Description of the task:
Your answer should consist only of the lines below from the one with "cover_back();" through the one with "obj.data.transform(obj.matrix_world)", copied exactly.

Supplied material:
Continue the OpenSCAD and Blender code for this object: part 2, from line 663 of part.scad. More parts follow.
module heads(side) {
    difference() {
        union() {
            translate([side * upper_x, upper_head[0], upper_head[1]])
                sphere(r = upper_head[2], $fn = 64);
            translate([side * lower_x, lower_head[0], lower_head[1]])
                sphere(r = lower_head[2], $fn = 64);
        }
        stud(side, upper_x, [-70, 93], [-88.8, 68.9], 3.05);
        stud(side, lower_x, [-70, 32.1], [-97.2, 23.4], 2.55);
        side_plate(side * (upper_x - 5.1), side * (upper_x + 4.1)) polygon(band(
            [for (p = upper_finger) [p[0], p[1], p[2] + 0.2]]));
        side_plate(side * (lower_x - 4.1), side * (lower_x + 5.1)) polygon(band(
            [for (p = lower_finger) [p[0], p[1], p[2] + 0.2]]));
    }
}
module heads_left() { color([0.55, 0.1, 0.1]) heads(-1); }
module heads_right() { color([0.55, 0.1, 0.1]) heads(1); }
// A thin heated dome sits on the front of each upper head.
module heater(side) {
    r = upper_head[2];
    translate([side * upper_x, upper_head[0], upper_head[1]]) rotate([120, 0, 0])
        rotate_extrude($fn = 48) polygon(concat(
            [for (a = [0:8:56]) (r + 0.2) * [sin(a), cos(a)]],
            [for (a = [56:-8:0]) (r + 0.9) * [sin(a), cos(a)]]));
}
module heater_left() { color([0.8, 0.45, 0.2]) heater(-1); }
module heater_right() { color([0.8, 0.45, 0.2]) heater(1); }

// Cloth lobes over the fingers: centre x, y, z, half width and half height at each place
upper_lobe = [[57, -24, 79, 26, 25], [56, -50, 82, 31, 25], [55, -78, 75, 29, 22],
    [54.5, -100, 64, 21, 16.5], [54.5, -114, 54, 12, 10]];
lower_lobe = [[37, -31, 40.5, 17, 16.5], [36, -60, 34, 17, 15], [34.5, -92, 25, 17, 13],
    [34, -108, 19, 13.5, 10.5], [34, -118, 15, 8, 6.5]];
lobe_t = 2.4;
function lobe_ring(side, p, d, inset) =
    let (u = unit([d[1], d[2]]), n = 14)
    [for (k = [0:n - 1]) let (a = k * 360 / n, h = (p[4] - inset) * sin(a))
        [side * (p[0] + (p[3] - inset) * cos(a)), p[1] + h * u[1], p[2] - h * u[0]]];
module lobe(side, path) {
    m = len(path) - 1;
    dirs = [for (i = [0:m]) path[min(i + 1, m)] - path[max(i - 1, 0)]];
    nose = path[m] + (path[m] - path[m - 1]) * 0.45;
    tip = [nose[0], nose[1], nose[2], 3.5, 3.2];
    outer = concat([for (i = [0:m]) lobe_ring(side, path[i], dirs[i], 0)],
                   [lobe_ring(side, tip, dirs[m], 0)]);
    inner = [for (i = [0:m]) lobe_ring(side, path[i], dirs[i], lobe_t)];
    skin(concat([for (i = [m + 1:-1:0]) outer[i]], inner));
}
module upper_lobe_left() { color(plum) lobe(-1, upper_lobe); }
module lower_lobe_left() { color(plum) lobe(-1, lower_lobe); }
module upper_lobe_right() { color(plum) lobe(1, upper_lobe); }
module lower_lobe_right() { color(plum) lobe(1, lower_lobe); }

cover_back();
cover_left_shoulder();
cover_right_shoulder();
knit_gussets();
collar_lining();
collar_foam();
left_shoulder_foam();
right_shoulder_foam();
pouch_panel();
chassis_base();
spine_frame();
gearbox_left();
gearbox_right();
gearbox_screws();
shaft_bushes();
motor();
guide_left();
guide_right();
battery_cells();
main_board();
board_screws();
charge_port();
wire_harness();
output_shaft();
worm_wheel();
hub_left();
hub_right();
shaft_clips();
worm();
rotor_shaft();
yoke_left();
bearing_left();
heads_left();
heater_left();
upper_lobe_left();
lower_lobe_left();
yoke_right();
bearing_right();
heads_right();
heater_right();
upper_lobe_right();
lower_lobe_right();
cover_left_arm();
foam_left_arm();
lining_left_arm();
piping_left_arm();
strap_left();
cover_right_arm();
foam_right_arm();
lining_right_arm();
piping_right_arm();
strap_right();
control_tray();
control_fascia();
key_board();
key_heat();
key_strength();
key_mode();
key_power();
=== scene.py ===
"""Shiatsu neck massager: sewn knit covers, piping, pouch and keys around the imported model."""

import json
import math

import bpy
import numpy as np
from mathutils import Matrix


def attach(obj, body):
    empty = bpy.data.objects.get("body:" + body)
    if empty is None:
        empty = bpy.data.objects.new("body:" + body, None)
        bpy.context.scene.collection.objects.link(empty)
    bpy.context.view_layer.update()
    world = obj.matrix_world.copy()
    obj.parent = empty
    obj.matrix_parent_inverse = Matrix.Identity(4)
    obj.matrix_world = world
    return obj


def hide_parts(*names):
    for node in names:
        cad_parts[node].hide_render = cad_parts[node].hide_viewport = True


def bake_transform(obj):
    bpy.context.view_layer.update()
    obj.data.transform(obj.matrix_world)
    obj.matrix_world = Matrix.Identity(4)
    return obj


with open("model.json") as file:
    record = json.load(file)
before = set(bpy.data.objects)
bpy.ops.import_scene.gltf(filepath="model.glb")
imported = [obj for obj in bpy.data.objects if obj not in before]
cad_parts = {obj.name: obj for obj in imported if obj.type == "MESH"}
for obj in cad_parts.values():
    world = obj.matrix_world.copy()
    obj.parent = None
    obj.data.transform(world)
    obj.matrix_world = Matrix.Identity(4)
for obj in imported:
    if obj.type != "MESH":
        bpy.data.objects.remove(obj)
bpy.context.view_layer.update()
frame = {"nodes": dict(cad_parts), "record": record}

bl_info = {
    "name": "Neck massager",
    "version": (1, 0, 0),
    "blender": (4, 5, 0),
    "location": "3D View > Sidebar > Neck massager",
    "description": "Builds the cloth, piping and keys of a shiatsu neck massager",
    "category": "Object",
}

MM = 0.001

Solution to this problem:
cover_back();
cover_left_shoulder();
cover_right_shoulder();
knit_gussets();
collar_lining();
collar_foam();
left_shoulder_foam();
right_shoulder_foam();
pouch_panel();
chassis_base();
spine_frame();
gearbox_left();
gearbox_right();
gearbox_screws();
shaft_bushes();
motor();
guide_left();
guide_right();
battery_cells();
main_board();
board_screws();
charge_port();
wire_harness();
output_shaft();
worm_wheel();
hub_left();
hub_right();
shaft_clips();
worm();
rotor_shaft();
yoke_left();
bearing_left();
heads_left();
heater_left();
upper_lobe_left();
lower_lobe_left();
yoke_right();
bearing_right();
heads_right();
heater_right();
upper_lobe_right();
lower_lobe_right();
cover_left_arm();
foam_left_arm();
lining_left_arm();
piping_left_arm();
strap_left();
cover_right_arm();
foam_right_arm();
lining_right_arm();
piping_right_arm();
strap_right();
control_tray();
control_fascia();
key_board();
key_heat();
key_strength();
key_mode();
key_power();
=== scene.py ===
"""Shiatsu neck massager: sewn knit covers, piping, pouch and keys around the imported model."""

import json
import math

import bpy
import numpy as np
from mathutils import Matrix


def attach(obj, body):
    empty = bpy.data.objects.get("body:" + body)
    if empty is None:
        empty = bpy.data.objects.new("body:" + body, None)
        bpy.context.scene.collection.objects.link(empty)
    bpy.context.view_layer.update()
    world = obj.matrix_world.copy()
    obj.parent = empty
    obj.matrix_parent_inverse = Matrix.Identity(4)
    obj.matrix_world = world
    return obj


def hide_parts(*names):
    for node in names:
        cad_parts[node].hide_render = cad_parts[node].hide_viewport = True


def bake_transform(obj):
    bpy.context.view_layer.update()
    obj.data.transform(obj.matrix_world)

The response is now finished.